Another way to tell is just to take off. If, after you're airborn, you can't see ##### in front of you, the conditions aren't VFR.
 

aloft

New Member
so the chief pilot of my school asked me tonight on my private checkout exam, how to tell if an airport is in VFR or IFR conditions. I stated to him that the rotating beacon will be on in IFR conditions and that VFR conditions consist of 3 miles flight visibility, 2000 ft of horizontal clearance, 1000 feet above the clouds, and 500 feet below the clouds. apparently this wasnt the answer he was looking for, can somebody enlighten me on the subjet? Oh and this was in class delta airspace....
thats what i said, he was still looking for something different...
That's not what you said above, though. You described VFR cloud clearance requirements for Class D airspace, not VFR conditions. Maybe that's what your chief pilot was getting at.
 

Scandinavian13

New Member
...but the rotating beacon isn't used ONLY in IFR operations, is it? I swear I've seen ours on in VFR conditions...
True.
Blacksburg's beacon is on at all times. Such is the case at a few non-towered airports I know of.

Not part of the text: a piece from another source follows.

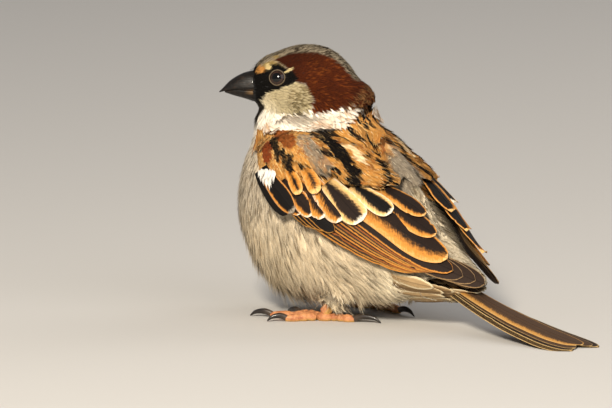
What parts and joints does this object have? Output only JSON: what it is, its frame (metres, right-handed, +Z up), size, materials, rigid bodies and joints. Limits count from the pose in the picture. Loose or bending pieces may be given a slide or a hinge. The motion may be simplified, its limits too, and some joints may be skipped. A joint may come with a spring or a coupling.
{
  "type": "house sparrow",
  "caption": "Life-size adult male house sparrow, standing fluffed with its head turned to its left, wings folded, and tail tip on the ground.",
  "frame": {"origin": "on the ground, under the middle of the bird's bounding box", "axes": "+Z up; the body faces -X, its left side is -Y, and the tail points to +X"},
  "size_m": [0.1148, 0.0484, 0.0703],
  "materials": {
    "head_plumage": "soft matt plumage: grey-brown crown, chestnut band, black lores and bib, off-white cheek",
    "body_plumage": "soft matt plumage: whitish grey-buff breast and belly, streaked brown back",
    "wing_plumage": "satin feather vanes, black-brown with rufous and buff edges",
    "tail_plumage": "satin feather vanes, dark brown with pale buff edges",
    "bill": "smooth black horn with a soft shine",
    "eye": "wet, very dark brown",
    "leg_skin": "scaly pinkish-brown skin with yellowish pads",
    "claw": "smooth black-brown horn"
  },
  "bodies": {
    "root": {"bill_lower": "bill", "bill_upper": "bill", "claw_left_hind": "claw", "claw_left_inner": "claw", "claw_left_middle": "claw", "claw_left_outer": "claw", "claw_right_hind": "claw", "claw_right_inner": "claw", "claw_right_middle": "claw", "claw_right_outer": "claw", "eye_left": "eye", "eye_right": "eye", "head": "head_plumage", "neck": "head_plumage", "tail_centre": "tail_plumage", "tail_left": "tail_plumage", "tail_right": "tail_plumage", "tarsus_left": "leg_skin", "tarsus_right": "leg_skin", "thigh_left": "body_plumage", "thigh_right": "body_plumage", "toe_left_hind": "leg_skin", "toe_left_inner": "leg_skin", "toe_left_middle": "leg_skin", "toe_left_outer": "leg_skin", "toe_right_hind": "leg_skin", "toe_right_inner": "leg_skin", "toe_right_middle": "leg_skin", "toe_right_outer": "leg_skin", "trunk": "body_plumage", "wing_left_alula": "wing_plumage", "wing_left_arm": "wing_plumage", "wing_left_greater_coverts": "wing_plumage", "wing_left_primaries": "wing_plumage", "wing_left_scapulars": "wing_plumage", "wing_left_secondaries": "wing_plumage", "wing_left_tertials": "wing_plumage", "wing_right_alula": "wing_plumage", "wing_right_arm": "wing_plumage", "wing_right_greater_coverts": "wing_plumage", "wing_right_primaries": "wing_plumage", "wing_right_scapulars": "wing_plumage", "wing_right_secondaries": "wing_plumage", "wing_right_tertials": "wing_plumage"}
  },
  "joints": []
}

For some reason, a lot of people think that. True, they are normally turned on for IFR and night conditions, but it doesn't necessarily mean that IFR/night conditions exist.
 

fisher37

Well-Known Member
from 2-1-8 in the pilot bible (faraim). In Class B, Class C, Class D and Class E surface area, operation of the airport beacon during the hours of daylight OFTEN indicates that the ground visibility is less than 3 miles and/or the ceiling is less than 1000 feet. ATC clearance in accordance with 14 CFR Part 91 is required for landing, takeoff and flight in the traffic pattern. Pilots should not rely soley on the operation of the airport beacon to indiated if weather conditions are IFR or VFR. At some locations with operating control towers, ATC personel turn the beacon on or off when controls are in the tower. At many airports the beacon is turned on by a photoelectric cell or time clocks and ATC cannot control them. There is no regulatory requirement for daylight operation and it is the pilots responsibility to comply with proper preflight planning as required by 14 CFR section 91.103.

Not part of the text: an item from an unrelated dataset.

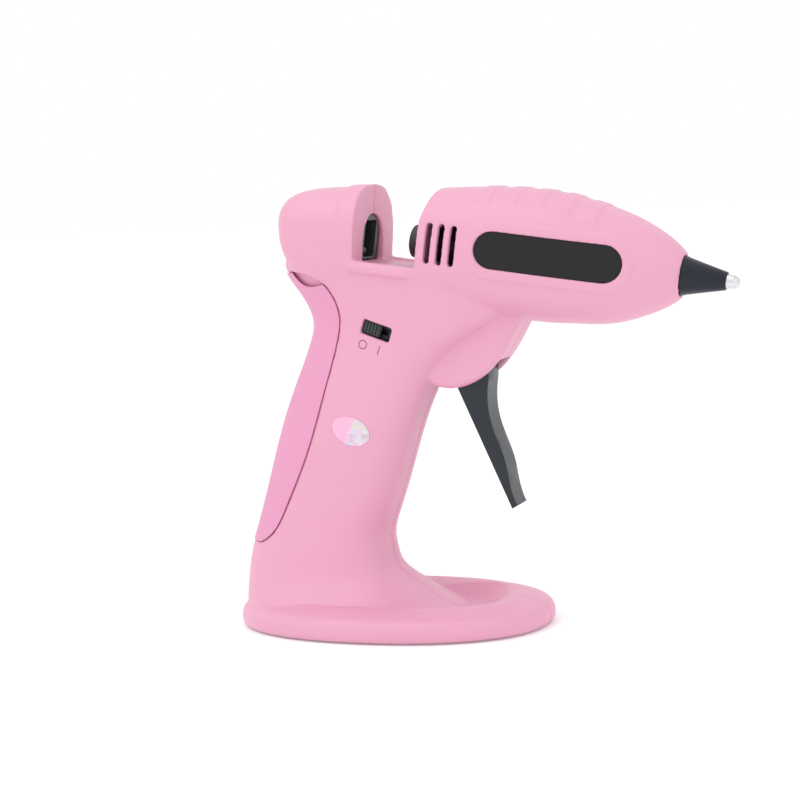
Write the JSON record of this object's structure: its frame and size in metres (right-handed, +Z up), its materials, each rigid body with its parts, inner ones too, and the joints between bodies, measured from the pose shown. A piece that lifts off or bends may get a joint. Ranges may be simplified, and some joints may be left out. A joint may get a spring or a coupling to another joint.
{
  "type": "cordless glue gun",
  "caption": "Cordless hot-melt glue gun with a pistol handle on an oval standing foot, a sprung trigger, an open stick channel and a conical nozzle.",
  "frame": {"origin": "centre of the oval stand's plan, on the table that the rubber feet rest on", "axes": "+X towards the nozzle, +Z up, +Y to the left as seen from behind the gun"},
  "size_m": [0.1715, 0.0728, 0.1451],
  "materials": {
    "shell_pink": "fine satin texture",
    "cover_pink": "satin",
    "foot_rubber": "matte",
    "screw_steel": "plated",
    "grip_rubber": "fine grain",
    "inlay_dark": "satin",
    "sticker_film": "foil and film",
    "cone_silicone": "satin",
    "tip_metal": "turned",
    "bush_plastic": "moulded",
    "chamber_aluminium": "cast",
    "heater_ceramic": "ceramic",
    "sleeve_silicone": "satin",
    "carriage_plastic": "moulded",
    "bar_plastic": "moulded",
    "pin_steel": "ground",
    "jaw_grey": "moulded",
    "trigger_plastic": "satin gloss",
    "spring_steel": "drawn wire",
    "cell_sleeve": "shrink sleeve",
    "tab_nickel": "nickel strip",
    "switch_black": "moulded",
    "knob_black": "moulded",
    "board_green": "solder mask",
    "socket_steel": "stamped"
  },
  "bodies": {
    "body": {"right_shell": "shell_pink", "left_shell": "shell_pink", "base_cover": "cover_pink", "rubber_feet": "foot_rubber", "base_screws": "screw_steel", "shell_screws": "screw_steel", "rear_grip": "grip_rubber", "right_inlay": "inlay_dark", "left_inlay": "inlay_dark", "inspection_sticker": "sticker_film", "nozzle_sleeve": "cone_silicone", "nozzle_tip": "tip_metal", "nose_bush": "bush_plastic", "melt_chamber": "chamber_aluminium", "heater": "heater_ceramic", "intake_sleeve": "sleeve_silicone", "trigger_pin": "pin_steel", "trigger_spring": "spring_steel", "battery_cell": "cell_sleeve", "battery_tabs": "tab_nickel", "switch_body": "switch_black", "switch_board": "board_green", "charge_board": "board_green", "charging_socket": "socket_steel"},
    "trigger": {"trigger": "trigger_plastic", "drive_pin": "pin_steel"},
    "carriage": {"feed_carriage": "carriage_plastic", "pull_bar": "bar_plastic", "bar_rivet": "pin_steel", "jaw_pin": "pin_steel"},
    "jaw": {"stick_jaw": "jaw_grey"},
    "switch_knob": {"switch_knob": "knob_black"}
  },
  "joints": [
    {"name": "trigger_hinge", "type": "hinge", "parent": "body", "child": "trigger", "pos_m": [0.027, 0, 0.0872], "axis": [0, 1, 0], "range_deg": [0, 26], "stiffness_Nm_per_rad": 0.35, "springref_deg": -20.05},
    {"name": "carriage_slide", "type": "slide", "parent": "body", "child": "carriage", "axis": [0.9871, 0, -0.1599], "range_m": [0, 0.011]},
    {"name": "jaw_tilt", "type": "hinge", "parent": "carriage", "child": "jaw", "pos_m": [-0.01102, 0, 0.12441], "axis": [0, -1, 0], "range_deg": [0, 8.2]},
    {"name": "switch_slide", "type": "slide", "parent": "body", "child": "switch_knob", "axis": [0.9397, 0, -0.342], "range_m": [0, 0.0038]}
  ],
  "couplings": [
    {"joint": "carriage_slide", "follows": "trigger_hinge", "m_per_rad": 0.023795},
    {"joint": "jaw_tilt", "follows": "trigger_hinge", "ratio": 0.30769}
  ]
}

So basically I could have got grilled by the CP if i had read this before. I do know that our tower does have control of our beacon, and turns it on at night, and in IFR conditions only. So i guess it just depends from airport to airport.
 

fisher37

Well-Known Member
by the way, i appreciate all the input from you guys! i'll go talk to the CP tomorrow, hopefully this is what hes looking for, 1000 ft ceilings, and 3 miles flight vis. I think that he knew that i knew what it was, but i just didnt say it in the right form, lol
 

ppragman

FLIPY FLAPS!
I like your rotating beacon answer. That's great. Cloud clearance isn't the road to go down, though. You need better than 1000 and 3 for it to be VFR. Less than that is IFR.

At face value with the CP's question, I'd say "listen to the ATIS/AWOS". Call the tower on the phone. Call AFSS on the phone or the radio. Or check the weather on your computer. But I'd have thought the rotating beacon was what he was looking for.

For extra credit....how do you tell the airport is IFR at night? (rotating beacon is already on).
If I can't find it after hitting direct to for the fifth time.
 

MidlifeFlyer

Well-Known Member
...but the rotating beacon isn't used ONLY in IFR operations, is it? I swear I've seen ours on in VFR conditions...
You're right. Rotating beacon on during the day is not a regulatory indication of IFR. I remember a quiz somewhere along the way where the question was , "What doe a rotating beacon mean during the day." The correct answer was "a controller forgot to turn it off."

==============================
AIM 2-1-8(d) In Class B, Class C, Class D and Class E surface areas, operation of the airport beacon during the hours of daylight often indicates that the ground visibility is less than 3 miles and/or the ceiling is less than 1,000 feet. ATC clearance in accordance with 14 CFR Part 91 is required for landing, takeoff and flight in the traffic pattern. Pilots should not rely solely on the operation of the airport beacon to indicate if weather conditions are IFR or VFR. At some locations with operating control towers, ATC personnel turn the beacon on or off when controls are in the tower. At many airports the airport beacon is turned on by a photoelectric cell or time clocks and ATC personnel cannot control them. There is no regulatory requirement for daylight operation and it is the pilot's responsibility to comply with proper preflight planning as required by 14 CFR Section 91.103.
==============================

My answer to the OP instructor's question, which dealt with class D airspace, would be to listen to the ATIS or AWOS or, if it had neither (doubtful) to ask for the reported ceiling. If they reported a ceiling less than 1000', the airport was IFR.

If that wasn't the answer, I'd ask what the trick was.
 

ChristheCFII

Well-Known Member
Not every airport that's IFR has the beacon on. Best stick with the ceiling and vis for the class of airspace at the airport surface.

On a side note, careful with that Chinese buffet in Salina. I rolled through there on a delivery flight the other week and got "grounded" at my next fuel stop.

(Terms I considered besides "grounded" include: "Held for Release", "Ground Stop", "Cleared to pu..." Grounded sounded best.)